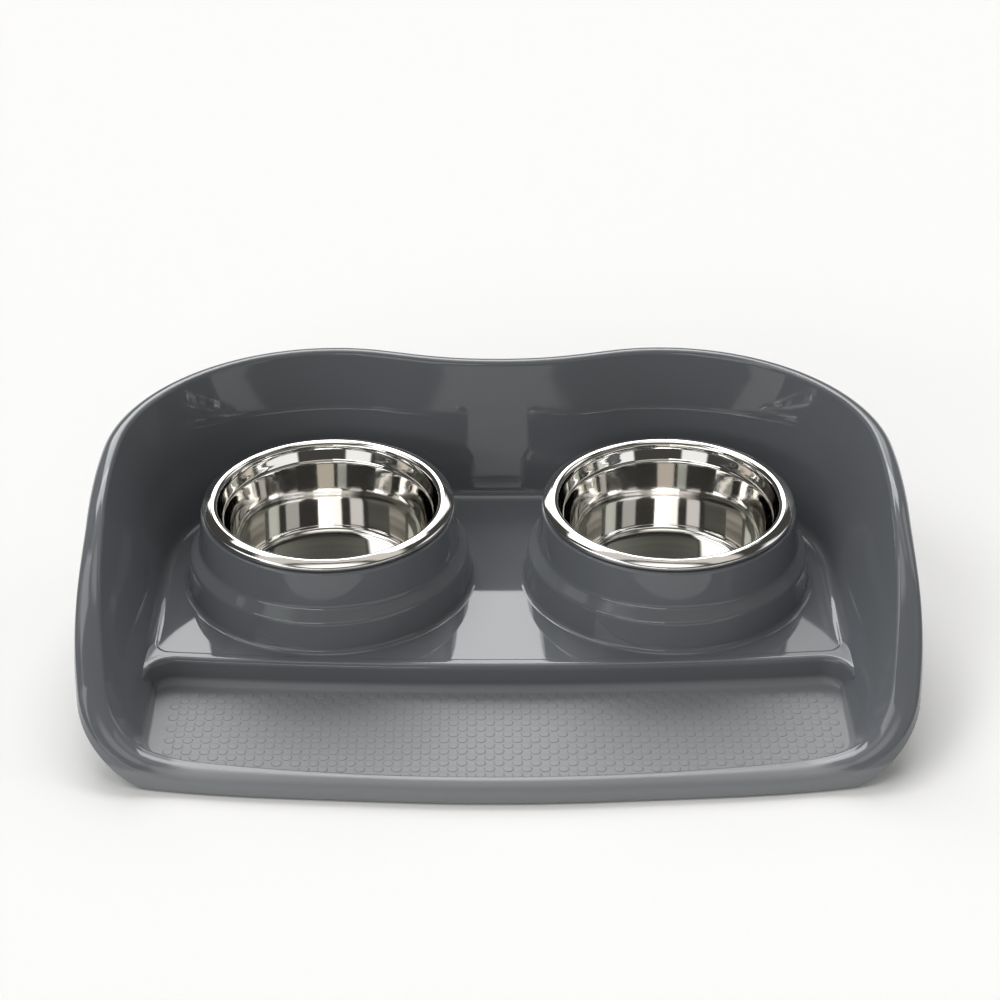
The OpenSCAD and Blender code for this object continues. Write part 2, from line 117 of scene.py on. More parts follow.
def skin(sections, closed):
    """Faces over equal sections: a ring of them, or a run with two end caps."""
    count, width = len(sections), len(sections[0])
    points = np.reshape(sections, (-1, 3))
    faces = []
    for i in range(count if closed else count - 1):
        a, b = i * width, (i + 1) % count * width
        for j in range(width):
            k = (j + 1) % width
            faces.append((a + j, b + j, b + k, a + k))
    if not closed:
        end = (count - 1) * width
        for j in range(width // 2 - 1):
            k = width - 1 - j
            faces.append((j, j + 1, k - 1, k))
            faces.append((end + k, end + k - 1, end + j + 1, end + j))
    return points, faces


def turned(profile, centre, steps):
    """A profile of radius and height, turned about an upright axis."""
    angles = np.arange(steps) * 2 * math.pi / steps
    sections = [
        [(centre[0] + r * math.cos(a), centre[1] + r * math.sin(a), z) for r, z in profile]
        for a in angles
    ]
    return skin(np.array(sections), True)

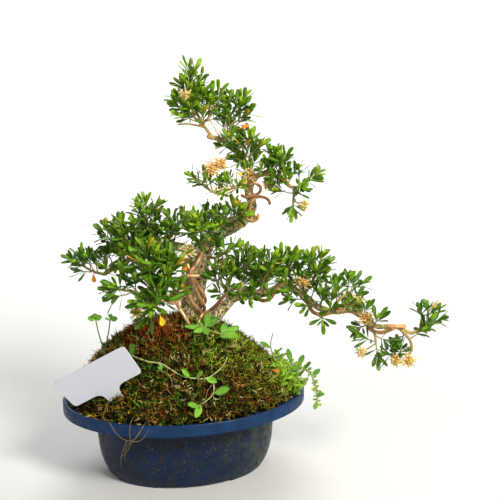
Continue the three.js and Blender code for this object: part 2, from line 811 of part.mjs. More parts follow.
function leafCorners({ root, along, face, length, width }) {
  const across = new THREE.Vector3().crossVectors(face, along).normalize();
  const wide = root.clone()
    .addScaledVector(along, length * LEAF_WIDEST_AT)
    .addScaledVector(face, LEAF_THICKNESS - LEAF_KEEL);
  return [
    wide.clone().addScaledVector(across, -width / 2),
    wide.clone().addScaledVector(across, width / 2),
    root.clone().addScaledVector(along, length).addScaledVector(face, -LEAF_KEEL),
  ];
}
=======
WORK INSTRUCTIONS.
Only the lines from the one that contains "Continue the three.js" through the last line should be repeated, each exactly as it stands, with both ends included.

SOLVED EXERCISE.
Continue the three.js and Blender code for this object: part 2, from line 811 of part.mjs. More parts follow.
function leafCorners({ root, along, face, length, width }) {
  const across = new THREE.Vector3().crossVectors(face, along).normalize();
  const wide = root.clone()
    .addScaledVector(along, length * LEAF_WIDEST_AT)
    .addScaledVector(face, LEAF_THICKNESS - LEAF_KEEL);
  return [
    wide.clone().addScaledVector(across, -width / 2),
    wide.clone().addScaledVector(across, width / 2),
    root.clone().addScaledVector(along, length).addScaledVector(face, -LEAF_KEEL),
  ];
}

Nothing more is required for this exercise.